(Entries with model source code)

....

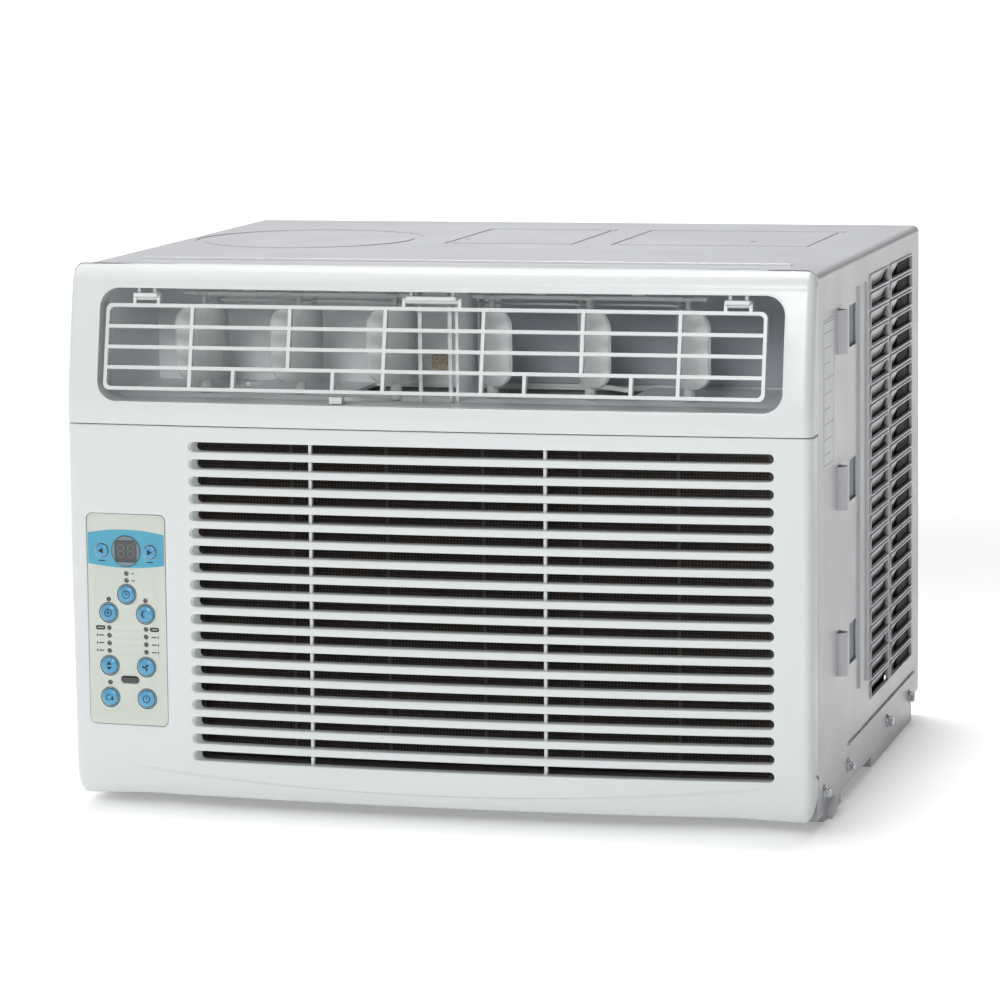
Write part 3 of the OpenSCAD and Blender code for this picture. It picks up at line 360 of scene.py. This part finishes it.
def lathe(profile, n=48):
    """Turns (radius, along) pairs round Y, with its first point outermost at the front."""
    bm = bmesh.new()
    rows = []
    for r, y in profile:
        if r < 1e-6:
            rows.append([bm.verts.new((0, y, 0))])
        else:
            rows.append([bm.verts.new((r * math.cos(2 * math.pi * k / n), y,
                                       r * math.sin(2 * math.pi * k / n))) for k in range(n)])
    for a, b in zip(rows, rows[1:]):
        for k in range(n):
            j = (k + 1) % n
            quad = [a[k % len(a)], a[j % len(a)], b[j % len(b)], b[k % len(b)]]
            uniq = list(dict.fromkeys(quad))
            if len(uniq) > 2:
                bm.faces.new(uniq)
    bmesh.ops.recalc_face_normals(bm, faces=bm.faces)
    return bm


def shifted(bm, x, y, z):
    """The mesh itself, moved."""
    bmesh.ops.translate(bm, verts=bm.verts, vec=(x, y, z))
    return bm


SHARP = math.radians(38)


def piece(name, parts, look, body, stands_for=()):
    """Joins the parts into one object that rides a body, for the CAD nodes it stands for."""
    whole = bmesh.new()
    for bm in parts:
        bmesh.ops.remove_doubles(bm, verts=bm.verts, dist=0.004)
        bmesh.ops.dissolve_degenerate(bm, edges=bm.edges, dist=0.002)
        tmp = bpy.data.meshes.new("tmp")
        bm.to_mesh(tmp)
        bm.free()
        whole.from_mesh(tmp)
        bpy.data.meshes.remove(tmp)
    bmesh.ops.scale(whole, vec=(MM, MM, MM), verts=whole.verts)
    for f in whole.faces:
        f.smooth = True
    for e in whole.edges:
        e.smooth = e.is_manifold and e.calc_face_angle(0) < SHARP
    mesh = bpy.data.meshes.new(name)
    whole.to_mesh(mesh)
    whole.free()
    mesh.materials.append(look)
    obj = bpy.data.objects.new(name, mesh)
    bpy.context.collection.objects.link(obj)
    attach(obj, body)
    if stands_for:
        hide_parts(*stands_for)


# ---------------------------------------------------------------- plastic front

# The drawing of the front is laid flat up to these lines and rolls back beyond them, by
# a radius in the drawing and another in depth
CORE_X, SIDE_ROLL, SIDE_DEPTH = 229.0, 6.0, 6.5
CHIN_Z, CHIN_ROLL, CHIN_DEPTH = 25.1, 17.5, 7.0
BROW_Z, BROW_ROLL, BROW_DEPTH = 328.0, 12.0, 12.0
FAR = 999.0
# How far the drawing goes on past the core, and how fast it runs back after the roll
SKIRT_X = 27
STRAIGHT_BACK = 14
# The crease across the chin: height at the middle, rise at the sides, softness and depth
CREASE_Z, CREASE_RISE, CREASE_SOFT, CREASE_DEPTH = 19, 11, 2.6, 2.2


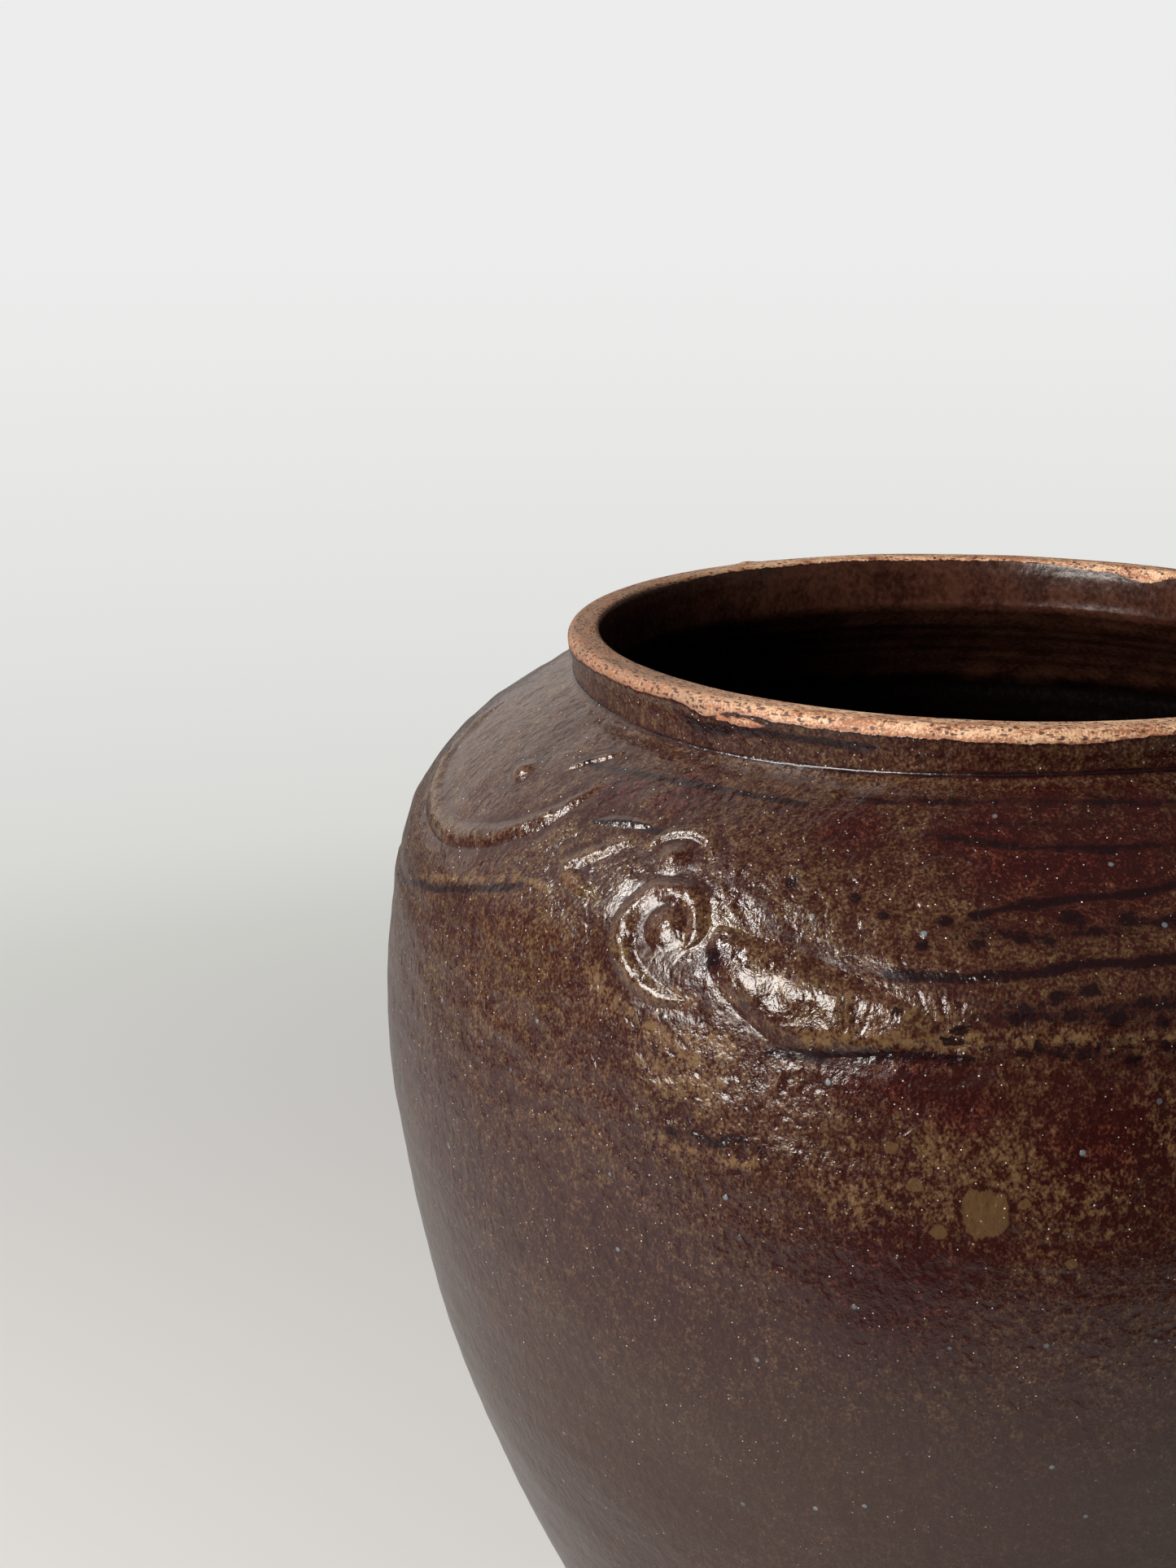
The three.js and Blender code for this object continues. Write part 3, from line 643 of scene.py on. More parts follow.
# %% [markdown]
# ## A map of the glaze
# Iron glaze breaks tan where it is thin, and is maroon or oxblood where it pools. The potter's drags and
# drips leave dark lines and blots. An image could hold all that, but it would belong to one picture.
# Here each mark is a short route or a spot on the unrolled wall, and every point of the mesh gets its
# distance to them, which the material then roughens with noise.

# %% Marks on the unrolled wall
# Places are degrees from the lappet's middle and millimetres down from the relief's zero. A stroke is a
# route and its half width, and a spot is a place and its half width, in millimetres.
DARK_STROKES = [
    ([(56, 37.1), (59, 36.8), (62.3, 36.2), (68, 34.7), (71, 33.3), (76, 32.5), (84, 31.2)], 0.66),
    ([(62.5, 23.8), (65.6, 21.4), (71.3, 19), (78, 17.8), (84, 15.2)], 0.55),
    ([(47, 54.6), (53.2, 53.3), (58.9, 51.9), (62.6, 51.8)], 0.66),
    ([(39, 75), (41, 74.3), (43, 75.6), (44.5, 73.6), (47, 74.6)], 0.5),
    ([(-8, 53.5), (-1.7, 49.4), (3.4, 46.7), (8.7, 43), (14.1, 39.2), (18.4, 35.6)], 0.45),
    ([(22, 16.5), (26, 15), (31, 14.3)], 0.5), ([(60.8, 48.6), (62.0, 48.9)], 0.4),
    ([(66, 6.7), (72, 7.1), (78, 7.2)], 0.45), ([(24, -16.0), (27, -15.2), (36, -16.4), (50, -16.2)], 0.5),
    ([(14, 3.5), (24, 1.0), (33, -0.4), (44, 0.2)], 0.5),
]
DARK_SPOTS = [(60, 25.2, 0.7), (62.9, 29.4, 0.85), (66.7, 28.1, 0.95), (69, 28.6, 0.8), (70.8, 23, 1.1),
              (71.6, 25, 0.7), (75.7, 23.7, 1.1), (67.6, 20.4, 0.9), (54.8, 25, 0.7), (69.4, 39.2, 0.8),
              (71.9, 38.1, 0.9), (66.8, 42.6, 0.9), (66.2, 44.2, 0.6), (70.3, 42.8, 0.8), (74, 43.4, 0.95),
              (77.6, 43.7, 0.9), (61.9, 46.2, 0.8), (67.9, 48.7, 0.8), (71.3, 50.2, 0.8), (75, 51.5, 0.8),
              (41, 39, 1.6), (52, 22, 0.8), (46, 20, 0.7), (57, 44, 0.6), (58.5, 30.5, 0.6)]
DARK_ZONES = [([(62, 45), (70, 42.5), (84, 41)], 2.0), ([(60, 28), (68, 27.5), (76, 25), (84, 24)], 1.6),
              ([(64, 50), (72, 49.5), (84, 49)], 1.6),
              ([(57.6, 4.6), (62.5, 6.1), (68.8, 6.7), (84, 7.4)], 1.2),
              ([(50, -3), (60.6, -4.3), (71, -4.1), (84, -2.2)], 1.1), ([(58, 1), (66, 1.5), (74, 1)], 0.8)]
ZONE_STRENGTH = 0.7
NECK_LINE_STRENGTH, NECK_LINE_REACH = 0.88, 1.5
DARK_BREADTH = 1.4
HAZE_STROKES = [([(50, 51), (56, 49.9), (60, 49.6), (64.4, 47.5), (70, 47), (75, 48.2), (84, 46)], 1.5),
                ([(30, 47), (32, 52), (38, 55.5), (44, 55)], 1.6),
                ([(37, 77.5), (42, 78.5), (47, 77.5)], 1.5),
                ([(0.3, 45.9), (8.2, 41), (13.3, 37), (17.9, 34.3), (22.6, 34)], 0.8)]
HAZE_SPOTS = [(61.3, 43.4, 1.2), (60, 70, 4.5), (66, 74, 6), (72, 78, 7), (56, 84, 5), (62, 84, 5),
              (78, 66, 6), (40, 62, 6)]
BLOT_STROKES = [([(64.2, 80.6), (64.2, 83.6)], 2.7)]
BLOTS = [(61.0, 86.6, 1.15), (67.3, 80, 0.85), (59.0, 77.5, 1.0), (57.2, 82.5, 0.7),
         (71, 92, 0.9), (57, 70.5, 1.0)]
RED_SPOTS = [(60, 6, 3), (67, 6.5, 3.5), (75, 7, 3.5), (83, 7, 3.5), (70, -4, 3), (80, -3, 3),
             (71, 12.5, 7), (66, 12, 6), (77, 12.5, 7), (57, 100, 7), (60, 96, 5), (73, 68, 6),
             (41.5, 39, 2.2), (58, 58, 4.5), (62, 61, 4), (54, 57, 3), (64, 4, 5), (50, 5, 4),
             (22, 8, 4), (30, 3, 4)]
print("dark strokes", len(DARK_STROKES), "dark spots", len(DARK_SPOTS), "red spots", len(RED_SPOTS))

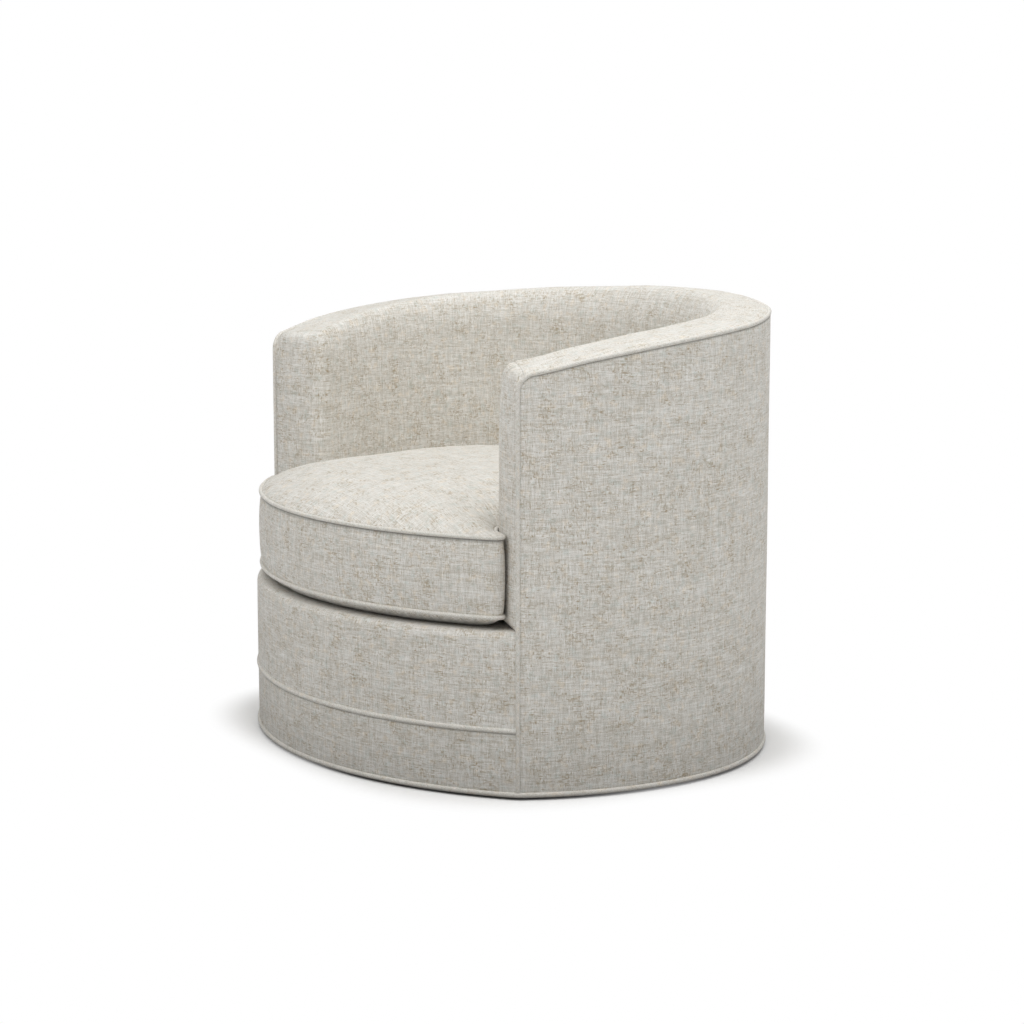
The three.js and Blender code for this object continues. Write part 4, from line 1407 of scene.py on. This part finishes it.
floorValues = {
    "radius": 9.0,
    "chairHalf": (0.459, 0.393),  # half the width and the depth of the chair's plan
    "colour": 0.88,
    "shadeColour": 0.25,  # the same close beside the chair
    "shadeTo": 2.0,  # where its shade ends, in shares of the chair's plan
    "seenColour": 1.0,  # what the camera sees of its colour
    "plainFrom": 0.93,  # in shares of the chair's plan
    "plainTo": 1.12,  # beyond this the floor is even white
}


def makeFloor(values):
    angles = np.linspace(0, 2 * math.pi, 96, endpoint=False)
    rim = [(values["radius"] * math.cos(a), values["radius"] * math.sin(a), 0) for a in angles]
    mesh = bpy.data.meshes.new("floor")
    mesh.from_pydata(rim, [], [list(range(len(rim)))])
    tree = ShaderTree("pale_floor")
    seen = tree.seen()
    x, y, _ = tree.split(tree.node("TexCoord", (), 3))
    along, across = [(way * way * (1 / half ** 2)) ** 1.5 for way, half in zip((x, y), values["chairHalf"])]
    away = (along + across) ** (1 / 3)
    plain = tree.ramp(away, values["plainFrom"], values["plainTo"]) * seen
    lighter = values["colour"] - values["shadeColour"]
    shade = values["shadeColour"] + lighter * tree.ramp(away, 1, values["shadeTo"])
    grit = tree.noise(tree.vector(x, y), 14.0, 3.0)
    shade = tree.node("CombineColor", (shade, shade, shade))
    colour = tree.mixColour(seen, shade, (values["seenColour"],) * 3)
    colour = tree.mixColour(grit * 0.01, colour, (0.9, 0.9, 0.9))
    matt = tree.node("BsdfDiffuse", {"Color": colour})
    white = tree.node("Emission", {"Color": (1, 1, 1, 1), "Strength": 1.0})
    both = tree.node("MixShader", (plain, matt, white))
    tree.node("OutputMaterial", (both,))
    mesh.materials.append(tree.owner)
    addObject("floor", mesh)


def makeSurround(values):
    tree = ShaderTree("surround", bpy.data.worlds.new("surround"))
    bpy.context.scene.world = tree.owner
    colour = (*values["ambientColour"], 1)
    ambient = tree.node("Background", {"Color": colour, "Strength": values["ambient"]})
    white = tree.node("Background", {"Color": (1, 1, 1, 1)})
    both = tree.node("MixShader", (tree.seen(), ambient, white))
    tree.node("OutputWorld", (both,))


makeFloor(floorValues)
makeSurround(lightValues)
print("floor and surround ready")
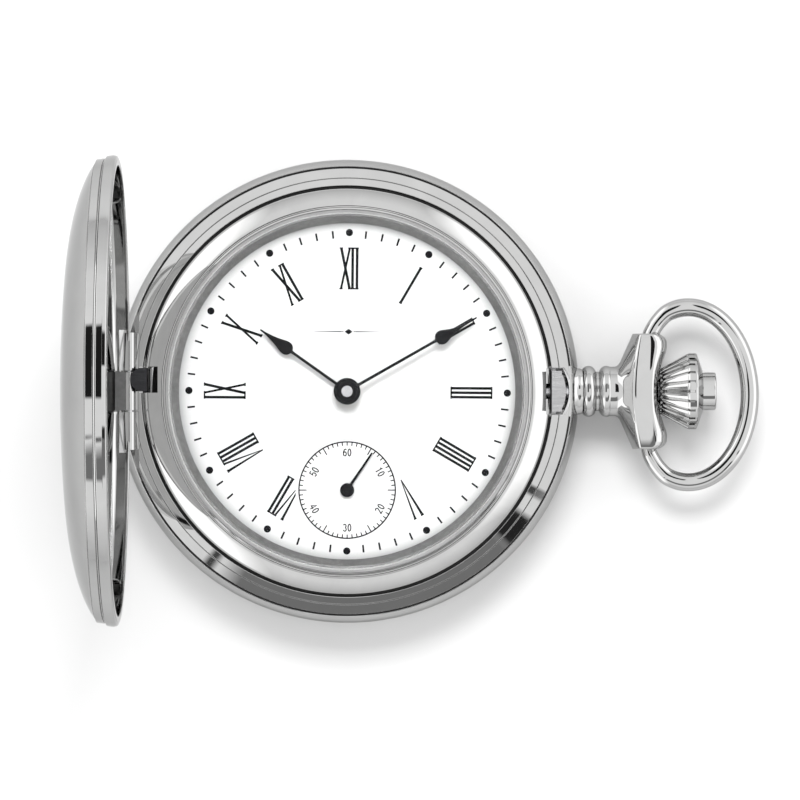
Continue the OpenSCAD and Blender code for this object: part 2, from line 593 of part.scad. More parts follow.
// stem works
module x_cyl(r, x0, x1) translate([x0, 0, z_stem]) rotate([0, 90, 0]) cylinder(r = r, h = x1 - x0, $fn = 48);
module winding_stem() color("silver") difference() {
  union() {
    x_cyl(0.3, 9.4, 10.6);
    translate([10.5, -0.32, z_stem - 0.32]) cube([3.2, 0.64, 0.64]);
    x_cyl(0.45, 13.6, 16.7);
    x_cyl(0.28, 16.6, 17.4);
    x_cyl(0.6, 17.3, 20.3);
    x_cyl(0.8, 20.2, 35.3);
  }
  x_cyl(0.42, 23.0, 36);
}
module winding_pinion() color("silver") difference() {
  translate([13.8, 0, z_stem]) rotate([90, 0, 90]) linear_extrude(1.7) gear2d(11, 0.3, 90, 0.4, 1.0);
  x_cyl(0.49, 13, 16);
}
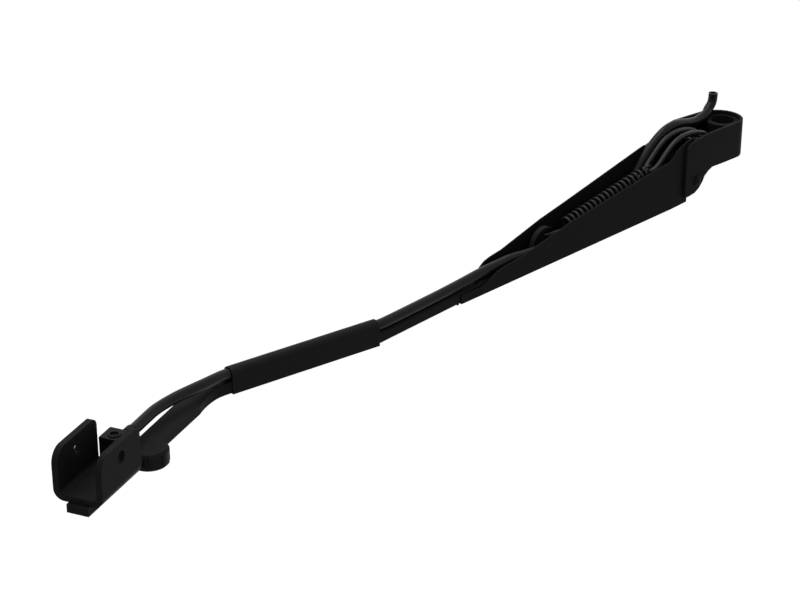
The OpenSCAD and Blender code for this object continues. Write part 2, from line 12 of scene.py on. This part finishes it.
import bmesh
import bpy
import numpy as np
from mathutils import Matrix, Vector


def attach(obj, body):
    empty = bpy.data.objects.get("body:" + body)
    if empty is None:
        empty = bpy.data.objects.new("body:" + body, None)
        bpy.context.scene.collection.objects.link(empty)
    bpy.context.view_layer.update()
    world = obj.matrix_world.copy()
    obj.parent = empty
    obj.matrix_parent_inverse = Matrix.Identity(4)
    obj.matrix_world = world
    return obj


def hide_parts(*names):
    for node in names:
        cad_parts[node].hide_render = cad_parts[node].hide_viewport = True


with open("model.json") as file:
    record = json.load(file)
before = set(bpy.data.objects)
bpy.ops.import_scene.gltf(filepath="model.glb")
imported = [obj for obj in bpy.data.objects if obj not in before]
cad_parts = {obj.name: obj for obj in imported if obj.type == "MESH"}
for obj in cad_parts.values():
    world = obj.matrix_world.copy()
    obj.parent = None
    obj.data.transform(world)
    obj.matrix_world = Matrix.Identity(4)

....

Task statement
Find "The OpenSCAD and Blender code for this object continues." in the data above, then repeat that line and all lines after it exactly, ending with the final line.

Solution to this exercise
The OpenSCAD and Blender code for this object continues. Write part 2, from line 12 of scene.py on. This part finishes it.
import bmesh
import bpy
import numpy as np
from mathutils import Matrix, Vector


def attach(obj, body):
    empty = bpy.data.objects.get("body:" + body)
    if empty is None:
        empty = bpy.data.objects.new("body:" + body, None)
        bpy.context.scene.collection.objects.link(empty)
    bpy.context.view_layer.update()
    world = obj.matrix_world.copy()
    obj.parent = empty
    obj.matrix_parent_inverse = Matrix.Identity(4)
    obj.matrix_world = world
    return obj


def hide_parts(*names):
    for node in names:
        cad_parts[node].hide_render = cad_parts[node].hide_viewport = True


with open("model.json") as file:
    record = json.load(file)
before = set(bpy.data.objects)
bpy.ops.import_scene.gltf(filepath="model.glb")
imported = [obj for obj in bpy.data.objects if obj not in before]
cad_parts = {obj.name: obj for obj in imported if obj.type == "MESH"}
for obj in cad_parts.values():
    world = obj.matrix_world.copy()
    obj.parent = None
    obj.data.transform(world)
    obj.matrix_world = Matrix.Identity(4)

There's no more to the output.